__YOUR TASK__:
Write out the listing below again, precisely as it is given.

__AVAILABLE DATA__:
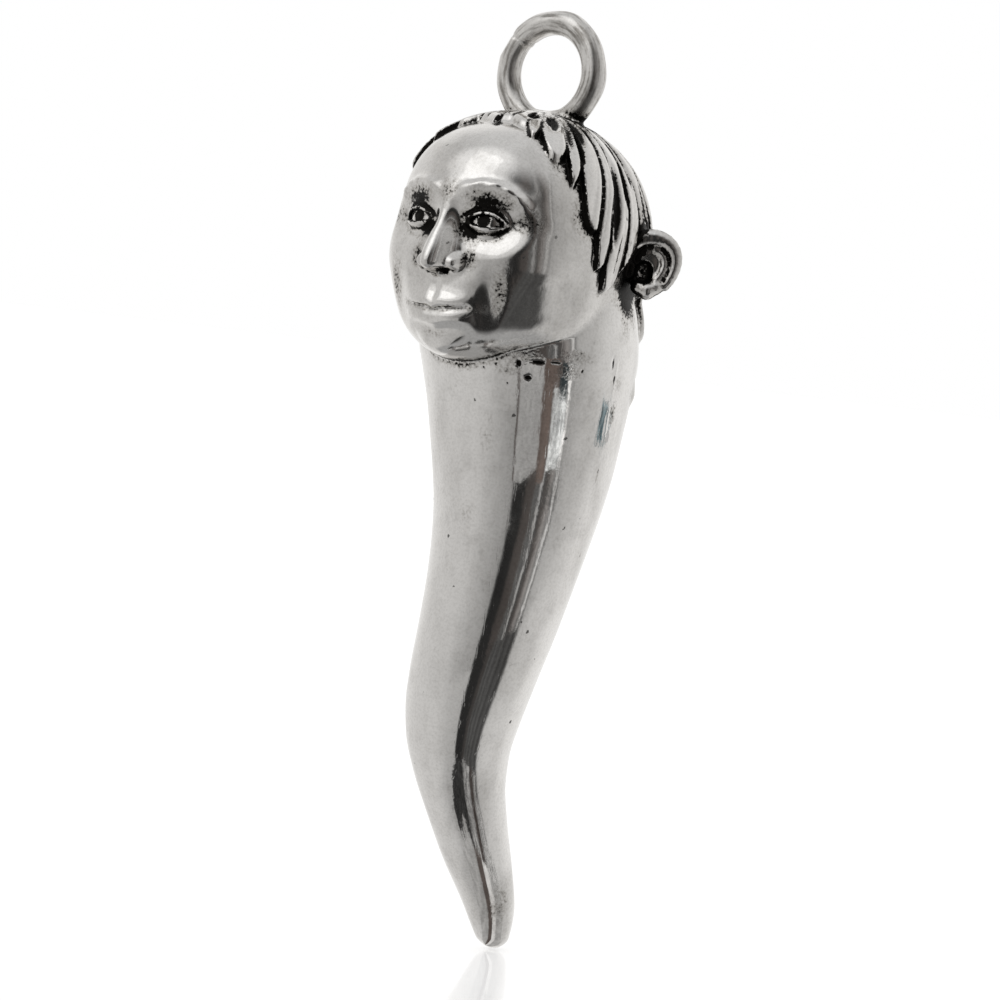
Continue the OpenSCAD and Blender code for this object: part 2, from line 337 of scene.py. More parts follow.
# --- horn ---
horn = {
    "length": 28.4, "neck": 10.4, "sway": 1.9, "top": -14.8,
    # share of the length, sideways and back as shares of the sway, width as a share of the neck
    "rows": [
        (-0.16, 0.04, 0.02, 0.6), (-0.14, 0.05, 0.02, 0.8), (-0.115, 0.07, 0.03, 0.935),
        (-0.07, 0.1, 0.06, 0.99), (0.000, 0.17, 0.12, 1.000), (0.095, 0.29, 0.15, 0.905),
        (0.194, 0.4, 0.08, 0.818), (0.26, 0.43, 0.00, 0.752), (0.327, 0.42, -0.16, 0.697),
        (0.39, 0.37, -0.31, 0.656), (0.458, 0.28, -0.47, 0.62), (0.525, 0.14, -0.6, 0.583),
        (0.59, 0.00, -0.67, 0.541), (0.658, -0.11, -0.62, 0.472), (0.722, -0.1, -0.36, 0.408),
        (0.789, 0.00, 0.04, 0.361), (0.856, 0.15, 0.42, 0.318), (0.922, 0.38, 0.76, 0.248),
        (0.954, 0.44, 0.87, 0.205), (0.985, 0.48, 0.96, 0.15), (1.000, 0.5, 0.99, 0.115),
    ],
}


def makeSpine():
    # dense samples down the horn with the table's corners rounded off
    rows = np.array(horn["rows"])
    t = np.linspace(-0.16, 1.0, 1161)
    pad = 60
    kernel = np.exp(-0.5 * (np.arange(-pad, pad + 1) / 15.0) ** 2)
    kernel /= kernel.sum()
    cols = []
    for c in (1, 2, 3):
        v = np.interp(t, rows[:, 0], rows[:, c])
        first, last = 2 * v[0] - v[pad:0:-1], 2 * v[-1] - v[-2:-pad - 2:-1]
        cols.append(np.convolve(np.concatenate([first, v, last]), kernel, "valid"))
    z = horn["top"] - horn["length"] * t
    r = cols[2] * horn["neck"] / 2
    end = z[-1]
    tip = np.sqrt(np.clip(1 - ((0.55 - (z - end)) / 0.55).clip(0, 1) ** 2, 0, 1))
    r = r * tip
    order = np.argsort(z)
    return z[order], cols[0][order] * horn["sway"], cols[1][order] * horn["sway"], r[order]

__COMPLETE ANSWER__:
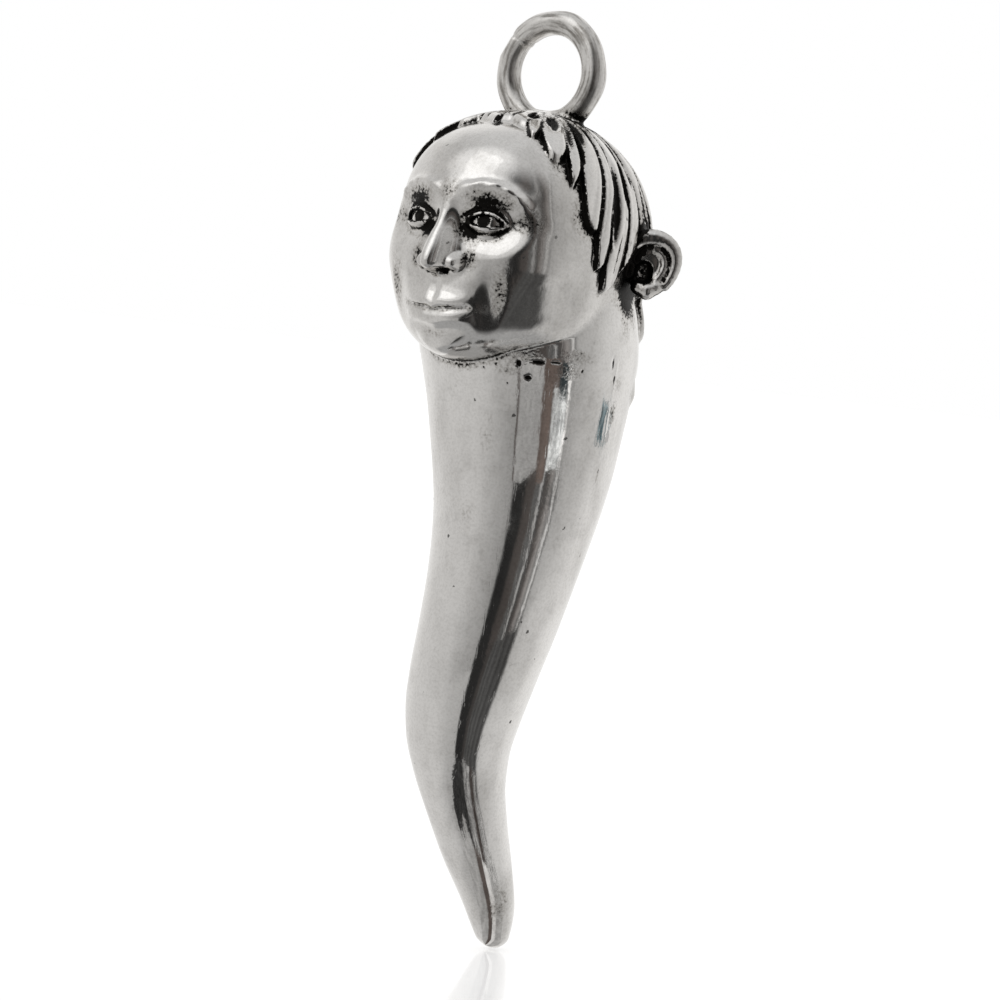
Continue the OpenSCAD and Blender code for this object: part 2, from line 337 of scene.py. More parts follow.
# --- horn ---
horn = {
    "length": 28.4, "neck": 10.4, "sway": 1.9, "top": -14.8,
    # share of the length, sideways and back as shares of the sway, width as a share of the neck
    "rows": [
        (-0.16, 0.04, 0.02, 0.6), (-0.14, 0.05, 0.02, 0.8), (-0.115, 0.07, 0.03, 0.935),
        (-0.07, 0.1, 0.06, 0.99), (0.000, 0.17, 0.12, 1.000), (0.095, 0.29, 0.15, 0.905),
        (0.194, 0.4, 0.08, 0.818), (0.26, 0.43, 0.00, 0.752), (0.327, 0.42, -0.16, 0.697),
        (0.39, 0.37, -0.31, 0.656), (0.458, 0.28, -0.47, 0.62), (0.525, 0.14, -0.6, 0.583),
        (0.59, 0.00, -0.67, 0.541), (0.658, -0.11, -0.62, 0.472), (0.722, -0.1, -0.36, 0.408),
        (0.789, 0.00, 0.04, 0.361), (0.856, 0.15, 0.42, 0.318), (0.922, 0.38, 0.76, 0.248),
        (0.954, 0.44, 0.87, 0.205), (0.985, 0.48, 0.96, 0.15), (1.000, 0.5, 0.99, 0.115),
    ],
}


def makeSpine():
    # dense samples down the horn with the table's corners rounded off
    rows = np.array(horn["rows"])
    t = np.linspace(-0.16, 1.0, 1161)
    pad = 60
    kernel = np.exp(-0.5 * (np.arange(-pad, pad + 1) / 15.0) ** 2)
    kernel /= kernel.sum()
    cols = []
    for c in (1, 2, 3):
        v = np.interp(t, rows[:, 0], rows[:, c])
        first, last = 2 * v[0] - v[pad:0:-1], 2 * v[-1] - v[-2:-pad - 2:-1]
        cols.append(np.convolve(np.concatenate([first, v, last]), kernel, "valid"))
    z = horn["top"] - horn["length"] * t
    r = cols[2] * horn["neck"] / 2
    end = z[-1]
    tip = np.sqrt(np.clip(1 - ((0.55 - (z - end)) / 0.55).clip(0, 1) ** 2, 0, 1))
    r = r * tip
    order = np.argsort(z)
    return z[order], cols[0][order] * horn["sway"], cols[1][order] * horn["sway"], r[order]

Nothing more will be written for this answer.